Directions for this task:
Consider the listing below. Extract exactly the lines from the line containing "bpy.data.objects.remove(obj)" to the line containing "point = shown.matrix_world", both included.
[Start Data excerpts]
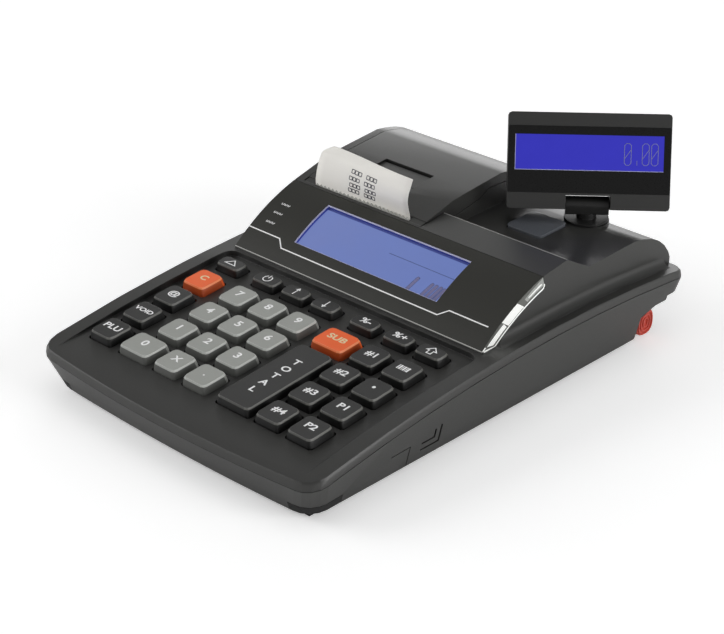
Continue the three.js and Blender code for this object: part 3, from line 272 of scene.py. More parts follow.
def key_plastic(name, colour, bevel_colour, wall_share, roughness=0.42):
    """Key plastic: darker walls, and a paler edge where the narrow bevel round the top turns away"""
    material, tree, shader = new_material(name)
    base = rgb(colour)
    slow = mottled(tree, base, SLOW_GRAIN, KEY_SHARES)
    geometry = tree.nodes.new("ShaderNodeNewGeometry")
    split = tree.nodes.new("ShaderNodeSeparateXYZ")
    tree.links.new(geometry.outputs["True Normal"], split.inputs[0])
    upward = ranged(tree, split.outputs["Z"], *KEY_WALL_SHARES, 0, 1)
    slow = mixed(tree, upward, scaled(base, wall_share), slow)
    rising = ranged(tree, split.outputs["Z"], *KEY_RISING_SHARES, 0, 1)
    falling = ranged(tree, split.outputs["Z"], *KEY_FALLING_SHARES, 1, 0)
    both = tree.nodes.new("ShaderNodeMath")
    both.operation = "MULTIPLY"
    tree.links.new(rising, both.inputs[0])
    tree.links.new(falling, both.inputs[1])
    tree.links.new(mixed(tree, both.outputs[0], slow, rgb(bevel_colour)), shader.inputs["Base Color"])
    fine = noise(tree, KEY_GRAIN, detail=3)
    set_roughness(tree, shader, fine, roughness - KEY_SPREAD, roughness + KEY_SPREAD)
    rounded = rounded_normal(tree, KEY_ROUNDING)
    tree.links.new(bumped(tree, fine, KEY_RELIEF, rounded), shader.inputs["Normal"])
    return material


def paper_material(name):
    material, tree, shader = new_material(name)
    fibres = noise(tree, FIBRE_GRAIN, detail=4, stretch=FIBRE_STRETCH)
    dark, pale = PAPER_COLOURS
    tree.links.new(mixed(tree, fibres, rgb(dark), rgb(pale)), shader.inputs["Base Color"])
    tree.links.new(bumped(tree, fibres, FIBRE_RELIEF), shader.inputs["Normal"])
    set_roughness(tree, shader, fibres, *PAPER_ROUGHNESS)
    return material


def metal(name, colour, roughness):
    material, tree, shader = new_material(name)
    base = rgb(colour)
    streaks = noise(tree, STREAK_GRAIN, detail=2, stretch=STREAK_STRETCH)
    tree.links.new(mixed(tree, streaks, scaled(base, STREAK_SHARE), base), shader.inputs["Base Color"])
    set_roughness(tree, shader, streaks, roughness, roughness + STREAK_SPREAD)
    shader.inputs["Metallic"].default_value = 1
    return material


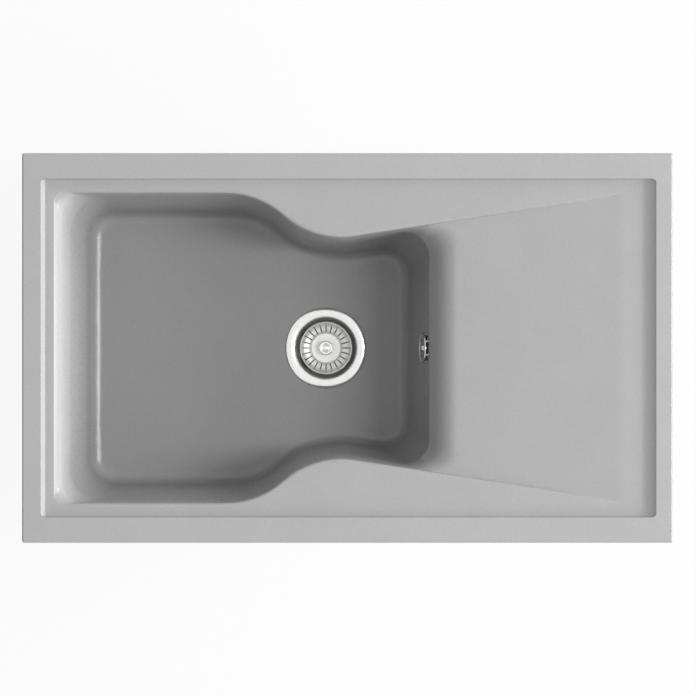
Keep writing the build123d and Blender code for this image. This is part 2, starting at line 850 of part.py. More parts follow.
with BuildPart() as overflow_elbow:
    with BuildSketch(overflow_plane.offset(gasket_back)):
        Circle(elbow_flange_r)
    extrude(amount=-elbow_flange_thickness)
    with BuildSketch(overflow_plane.offset(gasket_back)):
        Circle(elbow_r)
    extrude(amount=-elbow_depth)
    with BuildSketch(spigot_plane):
        Circle(spigot_r)
    extrude(amount=spigot_foot_z - spigot_top_z)
    with BuildSketch(overflow_plane.offset(gasket_back)):
        Circle(elbow_r - elbow_wall)
    extrude(amount=-elbow_depth + elbow_wall, mode=Mode.SUBTRACT)
    with BuildSketch(spigot_plane):
        Circle(spigot_bore_r)
    extrude(amount=spigot_foot_z - spigot_top_z, mode=Mode.SUBTRACT)
    with BuildSketch(overflow_plane.offset(elbow_back)):
        Circle(elbow_boss_r)
    extrude(amount=elbow_boss_height)
    with BuildSketch(overflow_plane.offset(elbow_back + elbow_wall)):
        Circle(overflow_shank_r + fit_gap)
    extrude(amount=elbow_depth, mode=Mode.SUBTRACT)
overflow_elbow.part.label = "overflow_elbow"

# ---- overflow hose: ribbed tube from the elbow's spigot to the branch on the waste ----
branch_x = drain_x + branch_reach
branch_z = branch_plane.origin.Z
with BuildLine() as hose_route:
    FilletPolyline(
        (spigot_x, 0, spigot_foot_z),
        (spigot_x, 0, branch_z),
        (branch_x, 0, branch_z),
        radius=hose_bend_r,
    )
hose_path = hose_route.wire()
hose_length = hose_path.length
ribbed_length = hose_length - 4 * hose_r
rib_pitch = ribbed_length / hose_rib_count
print("hose length", round(hose_length, 1), "bend radius", hose_bend_r, "rib pitch", round(rib_pitch, 2))


def hose_circle(run, radius):
    """A circle square to the hose's route at a distance along it, on a steady X axis."""
    share = run / hose_length
    here = Plane(origin=hose_path @ share, x_dir=(0, 1, 0), z_dir=hose_path % share)
    with BuildSketch(here) as ring:
        Circle(radius)
    return ring.sketch


hose_rings = [hose_circle(0, hose_valley_r)]
for rib in range(hose_rib_count):
    start = 2 * hose_r + rib * rib_pitch
    for part_of_rib, radius in ((0, hose_valley_r), (0.3, hose_valley_r), (0.45, hose_r), (0.85, hose_r)):
        hose_rings.append(hose_circle(start + part_of_rib * rib_pitch, radius))
hose_rings.append(hose_circle(hose_length - 2 * hose_r, hose_valley_r))
hose_rings.append(hose_circle(hose_length, hose_valley_r))

with BuildPart() as overflow_hose:
    loft(sections=hose_rings, ruled=True)
    with BuildSketch(Plane(origin=hose_path @ 0, x_dir=(0, 1, 0), z_dir=hose_path % 0)):
        Circle(hose_bore_r)
    sweep(path=hose_path, mode=Mode.SUBTRACT)
overflow_hose.part.label = "overflow_hose"

# ---- union nut and cone seal at each end of the hose ----
hose_ends = {"upper": spigot_plane, "lower": branch_plane}
hose_nuts = {}
hose_seals = {}
for end, mouth in hose_ends.items():
    with BuildPart() as nut:
        with BuildSketch(mouth.offset(-nut_grip)):
            Circle(hose_nut_r)
            with PolarLocations(hose_nut_r, hose_nut_ribs):
                Circle(nut_rib_r, mode=Mode.SUBTRACT)
        extrude(amount=hose_nut_length)
        with BuildSketch(mouth.offset(-nut_grip)):
            Circle(branch_r + fit_gap)
        extrude(amount=nut_grip + cone_seal_length + fit_gap, mode=Mode.SUBTRACT)
        with BuildSketch(mouth):
            Circle(hose_valley_r + 2 * fit_gap)
        extrude(amount=hose_nut_length, mode=Mode.SUBTRACT)
    nut.part.label = f"hose_nut_{end}"
    hose_nuts[end] = nut
    with BuildPart() as cone:
        with BuildSketch(mouth):
            Circle(branch_r - fit_gap)
        extrude(amount=cone_seal_length, taper=2)
        with BuildSketch(mouth):
            Circle(hose_valley_r + fit_gap)
        extrude(amount=cone_seal_length, mode=Mode.SUBTRACT)
    cone.part.label = f"cone_seal_{end}"
    hose_seals[end] = cone

# ---- fixing clips: anchor, screw and claw at each seat; the claws lie turned in ----
anchor_top = anchor_length - clip_boss_depth
claw_rib_start = clip_boss_r + boss_clearance
screw_top = -clip_boss_depth + screw_engagement
claw_top = -claw_drop
claw_under = claw_top - claw_thickness
head_top = claw_under - soft_gap

with BuildPart() as clip_anchors:
    with BuildSketch(Plane.XY.offset(-clip_boss_depth)):
        with Locations(*clip_places):
            Circle(anchor_r - fit_gap)
    extrude(amount=anchor_length)
    with BuildSketch(Plane.XY.offset(-clip_boss_depth)):
        with Locations(*clip_places):
            Circle(anchor_flange_r)
    extrude(amount=-anchor_flange)
    with BuildSketch(Plane.XY.offset(-clip_boss_depth - anchor_flange)):
        with Locations(*clip_places):
            Circle(screw_r + running_gap)
    extrude(amount=anchor_length + anchor_flange, mode=Mode.SUBTRACT)
clip_anchors.part.label = "clip_anchors"

clip_screws = []
clip_claws = []
for number, (seat_x, seat_y, outwards) in enumerate(clip_seats, start=1):
    turned_in = outwards - 90
    along = (cos(radians(turned_in)), sin(radians(turned_in)), 0)
    with BuildPart() as screw:
        with BuildSketch(Plane(origin=(seat_x, seat_y, head_top), x_dir=along)):
            Circle(screw_r)
        extrude(amount=screw_top - head_top)
        with BuildSketch(Plane(origin=(seat_x, seat_y, head_top), x_dir=along)):
            Circle(screw_head_r)
        extrude(amount=-screw_head_height)
        fillet(screw.faces().sort_by(Axis.Z)[0].edges(), radius=screw_head_edge_r)
        with BuildSketch(Plane(origin=(seat_x, seat_y, head_top - screw_head_height), x_dir=along)):
            RegularPolygon(hex_key, 6, major_radius=False)
        extrude(amount=hex_key, mode=Mode.SUBTRACT)
    screw.part.label = f"clip_{number}_screw"
    clip_screws.append(screw)
    with BuildPart() as claw:
        with BuildSketch(Plane(origin=(seat_x, seat_y, claw_under), x_dir=along)):
            with BuildLine():
                hub = CenterArc((0, 0), claw_hub_r, 90, 180)
                Polyline(
                    hub @ 0,
                    (claw_hub_r, claw_hub_r),
                    (claw_reach, claw_tip_width / 2),
                    (claw_reach, -claw_tip_width / 2),
                    (claw_hub_r, -claw_hub_r),
                    hub @ 1,
                )
            make_face()
        extrude(amount=claw_thickness)
        with BuildSketch(Plane(origin=(seat_x, seat_y, claw_top), x_dir=along)):
            with Locations((claw_reach - claw_thickness / 2, 0)):
                Rectangle(claw_thickness, claw_tip_width)
        extrude(amount=claw_tip_rise)
        with BuildSketch(Plane(origin=(seat_x, seat_y, claw_top), x_dir=along)):
            with Locations(((claw_rib_start + claw_reach) / 2, 0)):
                Rectangle(claw_reach - claw_rib_start, claw_rib_width)
        extrude(amount=claw_tip_rise / 2)
        with BuildSketch(Plane(origin=(seat_x, seat_y, claw_under), x_dir=along)):
            Circle(screw_r + running_gap)
        extrude(amount=claw_thickness + claw_tip_rise, mode=Mode.SUBTRACT)
    claw.part.label = f"clip_{number}_claw"
    clip_claws.append(claw)

# ---- files ----
pieces = [
    sink_body,
    rim_seal,
    waste_flange,
    flange_seal,
    body_seal,
    waste_body,
    clamp_screw,
    clamp_nut,
    basket,
    basket_knob,
    basket_plug,
    basket_seal,
    overflow_rosette,
    overflow_screw,
    overflow_gasket,
    overflow_elbow,
    overflow_hose,
    *hose_nuts.values(),
    *hose_seals.values(),
    clip_anchors,
    *clip_screws,
    *clip_claws,
]
os.makedirs("parts", exist_ok=True)
for piece in pieces:
    export_step(piece.part, f"parts/{piece.part.label}.step")
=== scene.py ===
"""Looks of the kitchen sink: grey granite composite, waisted bowl, sloping drainer, steel waste."""

import json
import math

import bmesh
import bpy
from mathutils import Matrix, Vector

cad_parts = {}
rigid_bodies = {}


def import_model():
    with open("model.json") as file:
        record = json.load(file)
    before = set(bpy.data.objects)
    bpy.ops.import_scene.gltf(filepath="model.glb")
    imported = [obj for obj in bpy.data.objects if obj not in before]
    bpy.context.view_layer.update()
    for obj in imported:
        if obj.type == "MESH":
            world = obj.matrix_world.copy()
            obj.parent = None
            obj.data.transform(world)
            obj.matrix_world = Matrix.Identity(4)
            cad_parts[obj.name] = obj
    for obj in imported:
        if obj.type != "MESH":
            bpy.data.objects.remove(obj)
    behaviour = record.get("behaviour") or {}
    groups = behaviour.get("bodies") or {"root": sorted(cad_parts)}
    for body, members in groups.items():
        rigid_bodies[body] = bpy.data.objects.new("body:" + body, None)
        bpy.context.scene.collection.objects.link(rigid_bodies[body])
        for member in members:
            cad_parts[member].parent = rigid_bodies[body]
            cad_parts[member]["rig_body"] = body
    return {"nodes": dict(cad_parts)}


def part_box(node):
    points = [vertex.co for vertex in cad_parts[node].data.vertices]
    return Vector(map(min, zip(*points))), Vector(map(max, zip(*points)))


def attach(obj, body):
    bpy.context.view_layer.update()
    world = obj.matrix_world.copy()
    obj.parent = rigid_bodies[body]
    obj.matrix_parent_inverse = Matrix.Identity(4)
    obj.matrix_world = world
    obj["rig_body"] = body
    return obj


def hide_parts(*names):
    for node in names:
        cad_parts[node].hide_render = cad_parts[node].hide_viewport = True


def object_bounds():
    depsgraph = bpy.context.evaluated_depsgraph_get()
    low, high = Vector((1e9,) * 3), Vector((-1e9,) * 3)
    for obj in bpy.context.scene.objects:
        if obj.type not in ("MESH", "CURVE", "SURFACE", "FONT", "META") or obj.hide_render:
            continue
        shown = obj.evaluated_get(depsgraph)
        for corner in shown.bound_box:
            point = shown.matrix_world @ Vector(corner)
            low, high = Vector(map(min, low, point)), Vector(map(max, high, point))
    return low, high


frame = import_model()
cad_low, cad_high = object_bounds()
MM = 0.001

# ---- camera: straight above the rim, as the photograph looks ----
CAMERA_X = 0.00075
CAMERA_ABOVE_RIM = 2.770
CAMERA_LENS = 108.5
CAMERA_SENSOR = 36.0
CAMERA_REACH = 20.0

# ---- light: azimuth from +X, elevation, half width and half height in degrees, radiance, and
# ---- whether gloss mirrors it: the low fills stay out of the gloss, so that the deck never glares ----
LAMP_DISTANCE = 8.0
SOFT_BOXES = {
    "window_low": (-3, 15, 45, 6, 8.6, False),
    "window_middle": (-3, 25, 45, 5, 4.8, False),
    "window_high": (0, 54, 5, 14, 14.0, True),
}
ROOM_LEVEL = 0.35
WHITE_LEVEL = 1.0
WHITE = (1.0, 1.0, 1.0, 1.0)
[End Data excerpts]
Exercise result:
            bpy.data.objects.remove(obj)
    behaviour = record.get("behaviour") or {}
    groups = behaviour.get("bodies") or {"root": sorted(cad_parts)}
    for body, members in groups.items():
        rigid_bodies[body] = bpy.data.objects.new("body:" + body, None)
        bpy.context.scene.collection.objects.link(rigid_bodies[body])
        for member in members:
            cad_parts[member].parent = rigid_bodies[body]
            cad_parts[member]["rig_body"] = body
    return {"nodes": dict(cad_parts)}


def part_box(node):
    points = [vertex.co for vertex in cad_parts[node].data.vertices]
    return Vector(map(min, zip(*points))), Vector(map(max, zip(*points)))


def attach(obj, body):
    bpy.context.view_layer.update()
    world = obj.matrix_world.copy()
    obj.parent = rigid_bodies[body]
    obj.matrix_parent_inverse = Matrix.Identity(4)
    obj.matrix_world = world
    obj["rig_body"] = body
    return obj


def hide_parts(*names):
    for node in names:
        cad_parts[node].hide_render = cad_parts[node].hide_viewport = True


def object_bounds():
    depsgraph = bpy.context.evaluated_depsgraph_get()
    low, high = Vector((1e9,) * 3), Vector((-1e9,) * 3)
    for obj in bpy.context.scene.objects:
        if obj.type not in ("MESH", "CURVE", "SURFACE", "FONT", "META") or obj.hide_render:
            continue
        shown = obj.evaluated_get(depsgraph)
        for corner in shown.bound_box:
            point = shown.matrix_world @ Vector(corner)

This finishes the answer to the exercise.